VANCOUVER — A NAFTA panel has backed the U.S. International Trade Commission’s decision regarding softwood lumber imports from Canada but British Columbia’s industry group still hopes for an ultimate victory.
The U.S. Lumber Coalition says the decision affirms the USITC determination from December that the imports “materially injured” American producers and workers.
It says in a news release that the harm is caused by the Canadian government providing its lumber industry “massive subsidies” and dumping those products into the U.S. market.
Jeff Bromley is the chair of the United Steelworkers’ wood council and says the news comes as a surprise.
“Extremely disappointing. This is unexpected. In the past, softwood lumber disputes, most recently in 2006-2007, we had won at the NAFTA panel,” he says.
The tariffs, which are on average 21 per cent for Canadian timber, were imposed three years ago, after the previous agreement expired.
Bromley says the steep tariff ushered in a difficult era for the sector.
“It was just another gut punch for the industry. We’ve suffered through mill closures. The fibre supply has gone down. The 20 per cent increase to the costs of our timber for our main customer was a blow to the industry.”
He jokes that he’s almost immune to the bad news.
“It’s closure after closure.

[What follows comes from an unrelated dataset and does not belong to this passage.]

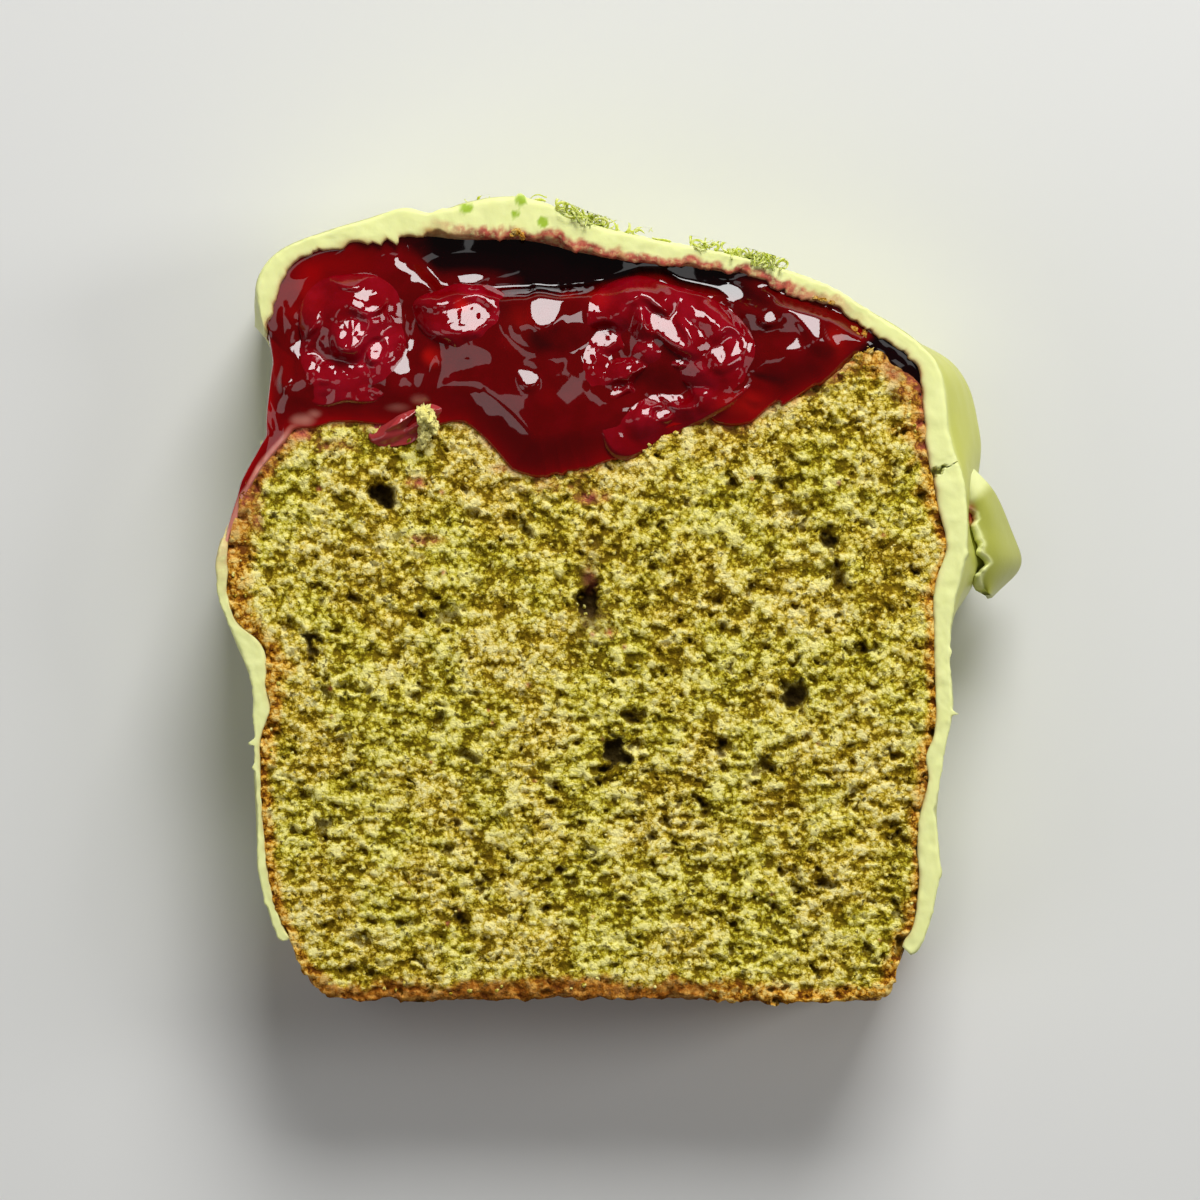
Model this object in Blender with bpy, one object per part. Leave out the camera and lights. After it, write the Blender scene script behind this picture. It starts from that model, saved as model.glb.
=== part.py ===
"""A slice of glazed loaf cake with a red jam filling, lying on its back cut face.

The shown cut face is up (+Z), the top of the loaf points to +Y. All lengths are in metres.
Every outline is read as a radius round one centre, so that the layers nest with an even gap.
"""

import math
import random

import bmesh
import bpy
import numpy as np
from mathutils import Matrix, Vector, noise
from mathutils.geometry import delaunay_2d_cdt

MM = 0.001
THICKNESS = 25 * MM
GAP = 0.3 * MM
STATION_STEP = 2.5
CENTRE = Vector((-4.5 * MM, -5 * MM, 0))
SIDE_HEIGHTS = [22 * MM, 14 * MM, 6 * MM]
ORIGIN_SHIFT = Vector((-0.4 * MM, -0.3 * MM, 0))

# Inner side of the glaze, or the crumb's edge where it has no glaze, clockwise from the bottom left corner.
CAKE_OUTLINE_MM = [
    (-38.5, -49.4), (-41.6, -42.1), (-43.9, -35.1), (-45.3, -25.6), (-45.8, -18.8), (-44.6, -10.3),
    (-45.3, -6.0), (-48.5, -2.6), (-50.0, 3.9), (-49.6, 8.0), (-48.0, 13.5), (-45.9, 18.5),
    (-43.6, 24.0), (-43.9, 29.0), (-44.4, 34.6), (-43.0, 40.5), (-39.1, 43.4), (-33.0, 44.6),
    (-26.5, 45.8), (-20.0, 45.4), (-12.9, 45.5), (-7.5, 44.2), (0.0, 42.8), (8.0, 41.8),
    (16.0, 40.6), (20.1, 38.3), (26.0, 36.6), (31.2, 33.4), (35.8, 30.4), (37.2, 27.0),
    (37.8, 20.0), (39.4, 11.8), (40.8, 6.0), (39.1, 3.0), (39.0, -8.4), (39.2, -14.0),
    (38.3, -22.5), (36.9, -28.0), (37.0, -35.0), (36.2, -41.5), (34.0, -46.5), (31.0, -50.3),
    (20.0, -50.6), (-4.0, -50.2), (-28.0, -50.3),
]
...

In BC we’ve had six of our sawmills – ones where our United Steelworkers are employed – including one this week. Canfor has closed the Isle Pierre mill west of Prince George affecting over 100 of our members.”

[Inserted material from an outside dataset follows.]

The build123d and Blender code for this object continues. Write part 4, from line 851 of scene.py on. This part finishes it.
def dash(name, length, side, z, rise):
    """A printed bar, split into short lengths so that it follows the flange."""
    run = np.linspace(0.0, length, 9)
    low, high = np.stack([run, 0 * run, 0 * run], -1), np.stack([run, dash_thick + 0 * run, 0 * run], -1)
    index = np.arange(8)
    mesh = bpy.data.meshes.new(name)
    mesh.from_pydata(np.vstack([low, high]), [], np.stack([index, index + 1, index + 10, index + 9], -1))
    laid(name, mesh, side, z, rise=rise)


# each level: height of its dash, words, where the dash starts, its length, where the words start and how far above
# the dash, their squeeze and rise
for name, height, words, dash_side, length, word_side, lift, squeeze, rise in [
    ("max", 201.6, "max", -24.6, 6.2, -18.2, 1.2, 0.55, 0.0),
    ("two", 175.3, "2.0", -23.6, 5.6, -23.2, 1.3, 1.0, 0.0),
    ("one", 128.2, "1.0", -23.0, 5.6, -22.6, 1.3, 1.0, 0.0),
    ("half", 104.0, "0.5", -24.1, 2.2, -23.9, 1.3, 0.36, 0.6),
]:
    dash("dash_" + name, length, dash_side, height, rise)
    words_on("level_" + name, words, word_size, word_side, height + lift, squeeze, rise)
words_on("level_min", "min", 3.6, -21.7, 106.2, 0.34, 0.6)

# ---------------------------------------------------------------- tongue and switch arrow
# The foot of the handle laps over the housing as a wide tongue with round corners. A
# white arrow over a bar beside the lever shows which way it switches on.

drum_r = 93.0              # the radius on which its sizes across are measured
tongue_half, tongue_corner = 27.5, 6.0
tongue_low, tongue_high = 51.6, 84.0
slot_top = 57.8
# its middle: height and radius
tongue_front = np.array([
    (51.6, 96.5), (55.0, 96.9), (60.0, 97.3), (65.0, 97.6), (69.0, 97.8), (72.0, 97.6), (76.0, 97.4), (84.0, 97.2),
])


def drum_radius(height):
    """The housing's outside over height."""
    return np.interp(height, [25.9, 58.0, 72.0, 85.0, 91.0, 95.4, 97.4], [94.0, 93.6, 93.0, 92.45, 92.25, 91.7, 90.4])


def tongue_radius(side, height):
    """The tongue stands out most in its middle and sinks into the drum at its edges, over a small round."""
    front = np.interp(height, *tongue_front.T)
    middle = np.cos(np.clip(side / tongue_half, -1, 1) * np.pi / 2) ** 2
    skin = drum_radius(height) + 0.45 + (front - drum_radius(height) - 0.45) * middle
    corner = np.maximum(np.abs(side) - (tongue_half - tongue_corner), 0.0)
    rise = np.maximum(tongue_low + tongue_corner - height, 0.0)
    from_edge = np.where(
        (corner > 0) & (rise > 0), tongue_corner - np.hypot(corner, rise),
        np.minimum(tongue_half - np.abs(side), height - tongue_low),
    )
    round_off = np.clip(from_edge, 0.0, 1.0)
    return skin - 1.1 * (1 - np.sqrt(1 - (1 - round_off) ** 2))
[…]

The BC Lumber Trade Council also says it is disappointed by Friday’s decision, saying it remains convinced that the determination that the U.S. industry is injured by Canadian lumber imports is “flawed and without merit.”
Despite the decision, it said Canada still has pending World Trade Organization and NAFTA challenges to the U.S. Department of Commerce’s underlying countervailing duty and anti-dumping duty determinations that have yet to be resolved.

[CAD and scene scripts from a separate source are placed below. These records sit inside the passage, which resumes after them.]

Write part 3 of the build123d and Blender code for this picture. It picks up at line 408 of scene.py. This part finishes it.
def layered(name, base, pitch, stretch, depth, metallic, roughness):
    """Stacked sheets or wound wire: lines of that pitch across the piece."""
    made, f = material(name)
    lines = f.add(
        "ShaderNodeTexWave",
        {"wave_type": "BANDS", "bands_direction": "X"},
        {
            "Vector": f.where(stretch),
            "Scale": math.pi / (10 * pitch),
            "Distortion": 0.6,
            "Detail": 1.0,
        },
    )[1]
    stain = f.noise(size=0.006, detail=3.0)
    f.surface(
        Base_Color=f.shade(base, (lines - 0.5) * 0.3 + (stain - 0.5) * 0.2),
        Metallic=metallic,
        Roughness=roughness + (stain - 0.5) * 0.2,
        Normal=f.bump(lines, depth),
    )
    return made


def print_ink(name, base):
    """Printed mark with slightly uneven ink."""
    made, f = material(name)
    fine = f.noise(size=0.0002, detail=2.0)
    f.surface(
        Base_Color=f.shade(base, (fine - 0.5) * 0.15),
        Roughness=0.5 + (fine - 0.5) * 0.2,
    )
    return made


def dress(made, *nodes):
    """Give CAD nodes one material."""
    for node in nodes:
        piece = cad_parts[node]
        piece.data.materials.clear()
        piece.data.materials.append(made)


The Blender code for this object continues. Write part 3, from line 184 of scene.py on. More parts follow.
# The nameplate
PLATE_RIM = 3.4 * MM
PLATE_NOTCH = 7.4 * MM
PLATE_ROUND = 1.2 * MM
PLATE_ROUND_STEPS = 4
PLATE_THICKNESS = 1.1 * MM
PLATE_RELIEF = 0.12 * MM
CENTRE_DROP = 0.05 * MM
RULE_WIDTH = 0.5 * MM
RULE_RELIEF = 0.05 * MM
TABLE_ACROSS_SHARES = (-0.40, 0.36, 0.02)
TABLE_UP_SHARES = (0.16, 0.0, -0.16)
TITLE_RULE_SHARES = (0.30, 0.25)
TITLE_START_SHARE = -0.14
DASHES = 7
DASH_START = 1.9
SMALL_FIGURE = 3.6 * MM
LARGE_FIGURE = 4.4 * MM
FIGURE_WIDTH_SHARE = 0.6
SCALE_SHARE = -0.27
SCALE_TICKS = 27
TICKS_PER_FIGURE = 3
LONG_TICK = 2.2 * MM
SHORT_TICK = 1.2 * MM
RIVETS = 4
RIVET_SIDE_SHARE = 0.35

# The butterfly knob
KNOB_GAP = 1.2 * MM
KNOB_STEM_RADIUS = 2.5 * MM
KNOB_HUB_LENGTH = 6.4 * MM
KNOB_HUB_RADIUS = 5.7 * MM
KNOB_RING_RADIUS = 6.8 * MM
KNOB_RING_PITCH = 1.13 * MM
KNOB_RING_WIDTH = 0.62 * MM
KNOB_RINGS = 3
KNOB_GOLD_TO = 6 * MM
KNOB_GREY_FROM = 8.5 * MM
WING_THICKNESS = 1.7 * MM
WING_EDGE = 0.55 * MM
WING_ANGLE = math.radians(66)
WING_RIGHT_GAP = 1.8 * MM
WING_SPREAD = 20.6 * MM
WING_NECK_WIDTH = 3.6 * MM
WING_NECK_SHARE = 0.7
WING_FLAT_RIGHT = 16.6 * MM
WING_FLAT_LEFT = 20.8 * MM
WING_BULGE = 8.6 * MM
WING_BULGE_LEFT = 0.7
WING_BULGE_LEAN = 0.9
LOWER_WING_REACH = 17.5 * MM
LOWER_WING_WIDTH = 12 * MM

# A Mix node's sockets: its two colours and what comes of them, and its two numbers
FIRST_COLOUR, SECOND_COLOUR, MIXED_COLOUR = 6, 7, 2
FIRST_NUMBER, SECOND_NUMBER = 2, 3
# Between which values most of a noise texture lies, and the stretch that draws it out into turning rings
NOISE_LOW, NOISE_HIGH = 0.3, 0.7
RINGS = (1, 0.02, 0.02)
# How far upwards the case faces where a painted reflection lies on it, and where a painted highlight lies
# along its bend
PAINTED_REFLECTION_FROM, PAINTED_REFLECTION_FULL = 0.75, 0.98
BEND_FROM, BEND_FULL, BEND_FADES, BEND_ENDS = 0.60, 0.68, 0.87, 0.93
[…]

Council president Susan Yurkovich says the group representing provincial producers is confident those proceedings will again support Canada’s position and rule the duties are unwarranted.
“We will continue to work with the Government of Canada to vigorously defend against baseless U.S. trade action on softwood lumber,” she said in a news release.
Bromley points out tariffs are about to be reduced. The U.S. Department of Commerce ruled in January that duties should be sharply curtailed starting in August depending on the company and the province.
For lumber produced at Canfor in BC, for example, the tariff was due to go down to five per cent.
“But unfortunately, due to COVID-19, the commerce department gave the industry gave notice it’s going to be another two months before those duties are recalculated,” notes Bromley.